Which legal provisions govern the control and supervision of Verwaltungsgemeinschaften?
The Verwaltungsgemeinschaft itself, like the member municipalities, is subject to municipal supervision. The powers of control and supervision arise from the local government regulations of the states, particularly from the municipal codes and special Verwaltungsgemeinschaft acts. Supervision can be exercised as legal supervision (reviewing the legality and compliance with the charter) or as subject-matter supervision (in delegated state matters) by the competent local supervisory authority (e.g., district office or district administrative authority). This authority is empowered to object to actions, issue orders, or, in extreme cases, rescind unlawful resolutions. There are also audit rights regarding financial management and proper administration.
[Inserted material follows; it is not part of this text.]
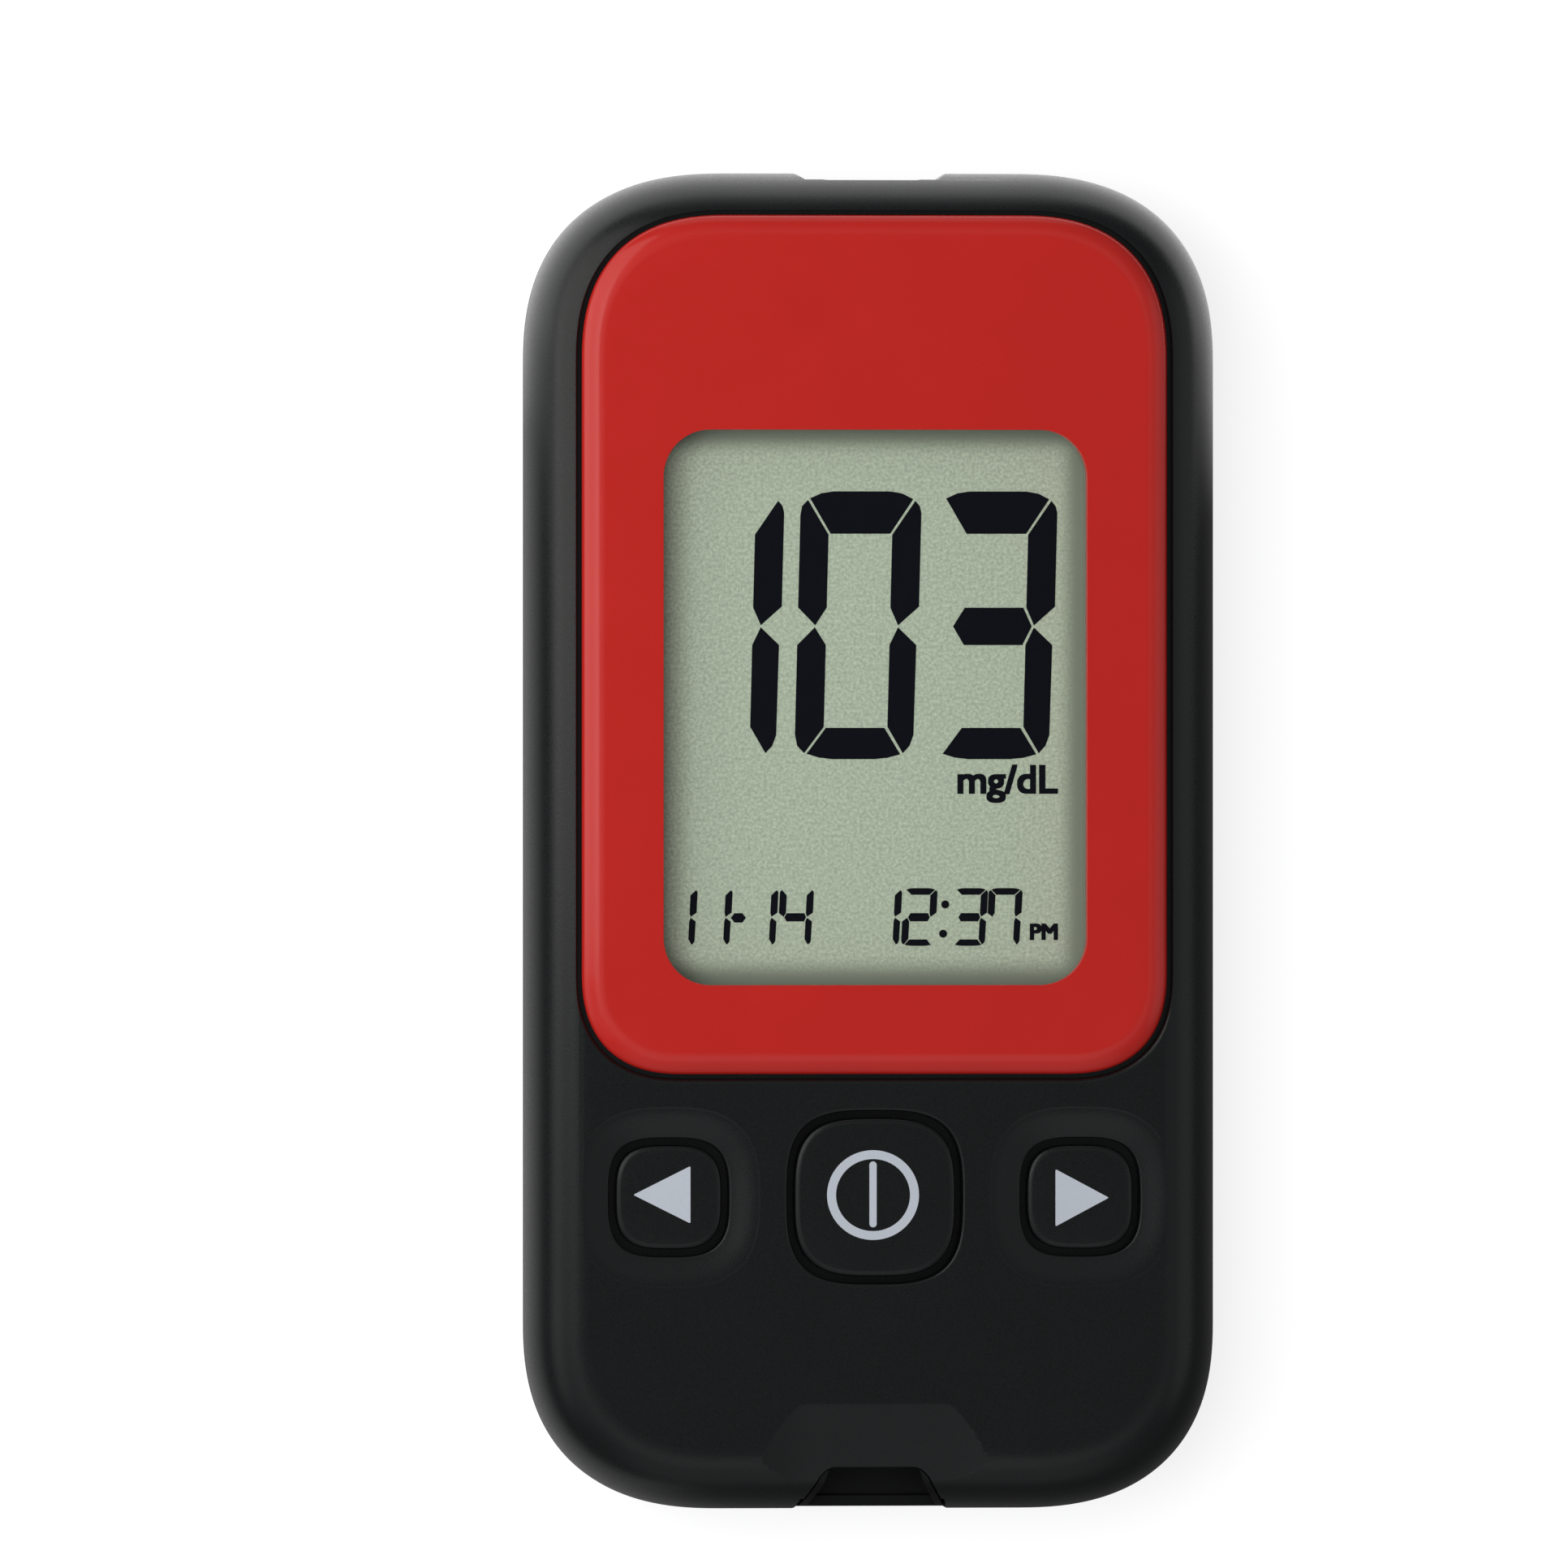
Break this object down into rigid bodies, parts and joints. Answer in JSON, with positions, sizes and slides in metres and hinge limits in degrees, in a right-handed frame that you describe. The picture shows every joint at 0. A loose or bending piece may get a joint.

The extent of supervision varies depending on area of responsibility and state law.
How are disputes between member municipalities legally addressed?
For disputes between member municipalities within a Verwaltungsgemeinschaft, municipal law generally provides for internal mediation and conciliation mechanisms as a priority, such as by mediation or resolution within the association’s governing bodies. If no agreement is reached, member municipalities may, relying on municipal codes and general administrative procedural law, seek legal remedies before administrative courts (permissible, for instance, in disputes about interpreting the charter, defining competencies, or cost allocations). The relevant provision here is § 40 VwGO, which provides for recourse to administrative courts for public-law disputes. Additionally, arbitral bodies or external experts may be involved as part of intermunicipal agreements, provided this is stipulated in the charter. However, legal proceedings remain the last resort in the dispute resolution process.